Given instruction:
Include in the output exactly the lines from the opening of the data through the line containing "to the grip.", and nothing more.

────────────────────

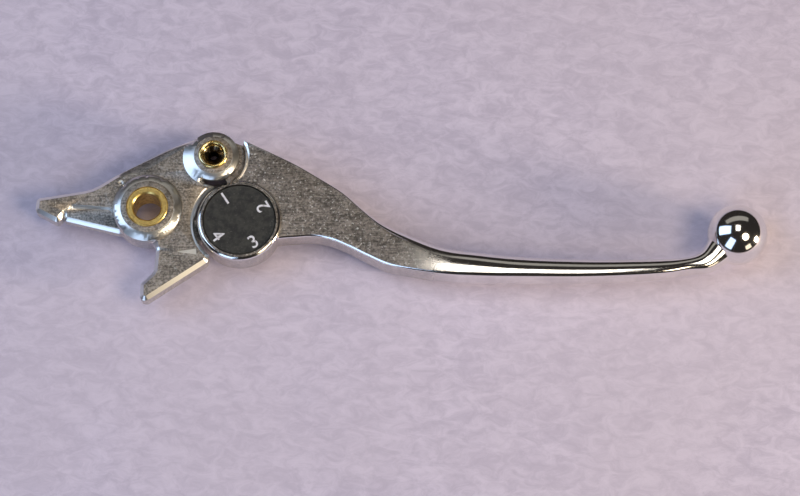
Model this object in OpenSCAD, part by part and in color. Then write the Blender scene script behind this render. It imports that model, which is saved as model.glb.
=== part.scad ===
// Front brake lever with a folding, span-adjustable blade.
// It lies flat: +Z runs up the main pivot bore towards the numbered dial, +X runs along the
// blade to its ball end, and +Y points forward, away from the rider. The origin is the middle
// of the main pivot bore. The dial is at position 4, where the blade sits closest to the grip.

/* [Main pivot] */
// Bore for the main pivot bolt
pivot_bore_d = 8; // [6:0.5:9]
// Outside of the bronze bush
bush_d = 12.1; // [10.6:0.1:13]
// Length of the bush, which the clamp's jaws close on
bush_len = 10; // [9.6:0.1:11]
// How far the bush stands proud of the holder's boss at each end
bush_proud = 0.1; // [0.05:0.05:0.2]
// Outside of the raised boss round the bush
pivot_boss_d = 20; // [18:0.5:21]
// Width of the slope round the raised boss
pivot_boss_slope = 2.3; // [1.5:0.1:2.6]

/* [Holder] */
// Thickness of the cast plate
holder_t = 6.4; // [6:0.1:7]
// Width of the polished bevel round the plate
edge_bevel = 1.1; // [0.7:0.1:1.2]
// Thickness of the lower ledge along the switch arm
ledge_t = 5.2; // [4.6:0.1:5.8]
// Slope of the upper flank between the switch arm and the hinge, in degrees
flank_slope = 16; // [8:1:24]
// Direction of the ridge where the upper flank starts, in degrees
ridge_turn = 33; // [28:1:38]
// How far forward of the ridge's touch on the pivot boss the flank's steeper slope starts
flank_step = 1.7; // [1:0.1:2.4]
// Dimple in the face left of the pivot
dimple_d = 1.8; // [1:0.1:2.4]
// Dimple, left of the pivot
dimple_x = 7.9; // [7:0.1:9]
// Dimple, forward of the pivot
dimple_y = 7.8; // [7:0.1:8.4]
// How far the switch tip reaches left of the pivot
switch_reach = 32.1; // [28:0.1:36]
// How far the piston arm's nose reaches towards the rider
piston_reach = 27; // [26:0.1:30]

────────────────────

The completed task:
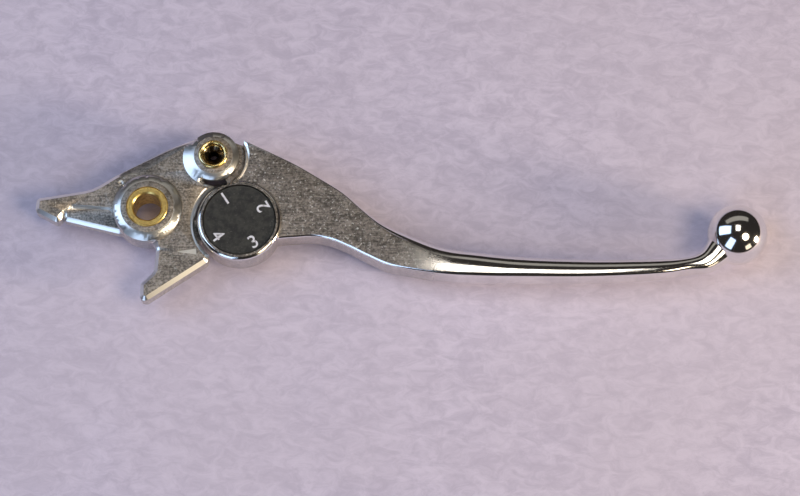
Model this object in OpenSCAD, part by part and in color. Then write the Blender scene script behind this render. It imports that model, which is saved as model.glb.
=== part.scad ===
// Front brake lever with a folding, span-adjustable blade.
// It lies flat: +Z runs up the main pivot bore towards the numbered dial, +X runs along the
// blade to its ball end, and +Y points forward, away from the rider. The origin is the middle
// of the main pivot bore. The dial is at position 4, where the blade sits closest to the grip.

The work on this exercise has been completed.